On the second issue of malicious prosecution, which was canvassed during the hearing but not pleaded in the plaint, the plaintiff must prove the following conditions:- (a)  that the prosecution was instituted by the defendant or by someone for whose acts he is responsible, (b) that the prosecution terminated in the plaintiff’s favour, (c)  that the prosecution was instituted without reasonable or probable cause and (d) that the prosecution was actuated by malice.

In his submissions to the court, Mr. Charles Kariuki, for the plaintiff cited the following authorities to the court:-

(i)     Murunga – Vrs – Attorney General (1979) KLR 138

(ii)    Kagane and others – Vrs – Attorney General (1969) EA 643

(iii)    Patrick Murithi Mukuva – Vrs – Edwin Warui Munene and others Meru HCCC No. 19 of 2000 (unreported)
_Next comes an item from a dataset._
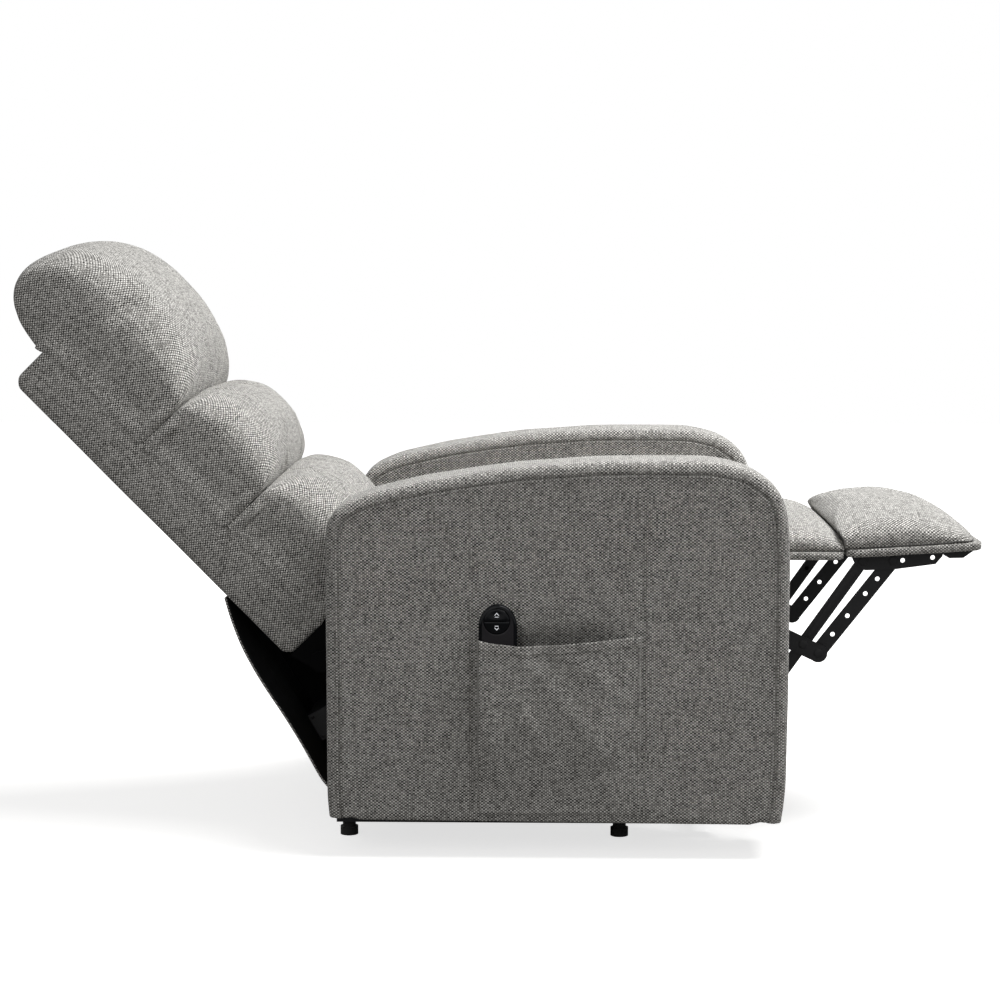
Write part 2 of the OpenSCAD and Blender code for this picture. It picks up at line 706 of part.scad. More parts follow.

As I have mentioned earlier, though the aspect of malicious prosecution was raised during the hearing, the same was not pleaded.  I believe it was not a mistake on the part of the plaintiff that malicious prosecution was not pleaded.  There was not tendered in evidence proof that the plaintiff was prosecuted.  Nor was there any evidence that such prosecution terminated in the plaintiff’s favour.  The fact therefore that no prosecution was commenced against the plaintiff disposes of conditions (a) and (b) of the four conditions that the plaintiff must prove in order to succeed on a claim for malicious prosecution.  If the plaintiff had proved the fact of the prosecution, I would have had no hesitation in finding that the prosecution was founded without reasonable and probable cause and that the same was actuated by malice.  The complaint against the plaintiff and for which she was arrested and detained and later released without charge is said to have been made by a former girlfriend of PW2 and who was also said to be a girlfriend to the PPO.  After considering all the evidence on record, I do find that no prudent or cautions man, occupying the position of the PPO could possibly say that on the facts before him, there was ground to arrest the plaintiff and keep her in confinement without charge for 26 days. My finding is that the PPO was using the criminal process to settle scores based on personal vendetta against the plaintiff.  This kind of conduct by the PPO, the PCIO and the police in general is most abhorrent and should be discouraged at all costs.

For the reasons that I have given, the plaintiff has not proved her claim for malicious prosecution nor did she plead the same.

The next issue is one of damages.  Mr. C. Kariuki for the plaintiff has submitted that the plaintiff is entitled to Kshs. 3,000,000/= (shillings three million) as general damages.  It is contended for the plaintiff, as stated in evidence that the plaintiff lost her job as secretary at Hekima Primary School in Isiolo.  Apart from making this claim the plaintiff did not adduce any evidence such as letter of appointment or salary payslip or even a dismissal letter to show that indeed she was so employed.  That piece of evidence is therefore rejected by the court.

The plaintiff also alleged that her retail shop business also collapsed during the 26 days when she was falsely confined by the defendants.  Again, no evidence was adduced to the effect that the plaintiff was running such a business.  The court is therefore unable to accept that evidence.

I find that the plaintiff is entitled to damages for false arrest and confinement.  I make an award of Kshs. 1,000,000/= (shillings one million) in this regard as general damages.  The plaintiff shall also have costs of this suit and interest on both general damages and on costs at court rates.

Order accordingly.

Dated and delivered at Meru this 16th day of November2005.